As most of you will know, tragedy struck Hedsor Jazz again last Thursday when Glenn, Martin Harts wife, was struck down with a stroke from which she died on Friday night.

Like all troopers, and although obviously tinged with sadness, the music carried on, and was in fact very good. Thank you to ALL the musicians who played through the evening.

Above are three of the photos taken by Geoff Swaffield , Sue Greenway, Mike Wills and Rory McEnroy

Our Thursdays WILL also carry on, as detailed in the program I put out in last weeks blog.
Alvin Roy
So this week we will have clarinet star Alvin Roy, and together with Mike Wills they will play some old tunes and some new, with perhaps a taste of the traditional too!

Mike Jeffries, who took over the drum chair at such short notice last week (THANK YOU), will again be our drummer this week.

There is a possibility that Martin may come with his son Miles to just be with us. 

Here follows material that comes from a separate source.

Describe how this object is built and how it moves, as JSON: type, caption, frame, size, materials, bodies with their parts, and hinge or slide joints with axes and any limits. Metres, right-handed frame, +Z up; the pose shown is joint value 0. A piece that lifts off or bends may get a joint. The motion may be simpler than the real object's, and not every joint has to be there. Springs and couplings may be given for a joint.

I spoke with Martin a couple of times last weekend, and I am not ashamed to say, was unable to do so without tears. I’m sure that Martin will find it difficult to be back at Hedsor, but equally sure that he will at some stage be back. I am equally sure that we will all treat him with all the love and sympathy we can offer. I can remember the reception I got when I first came back to the jazz fraternity after my own son died in 2002. Friendly normality, with unspoken understanding. Things change, but life travels on.

Everything must change,
Nothing stays the same.
Everyone must change
Nothing stays the same.

The young become the old,
Mysteries do unfold.
'Cause that's the way of time
Nothing and no one goes unchanged.

There are not many things
In life you can be sure of.

Rain comes from the clouds,
And sun lights up the sky,

Just some of the lyrics from “Everything Must change” by Benard Ighner
December 21st, our Christmas Party. Don’t forget to get your tickets. £10 each from Dee on Thursday.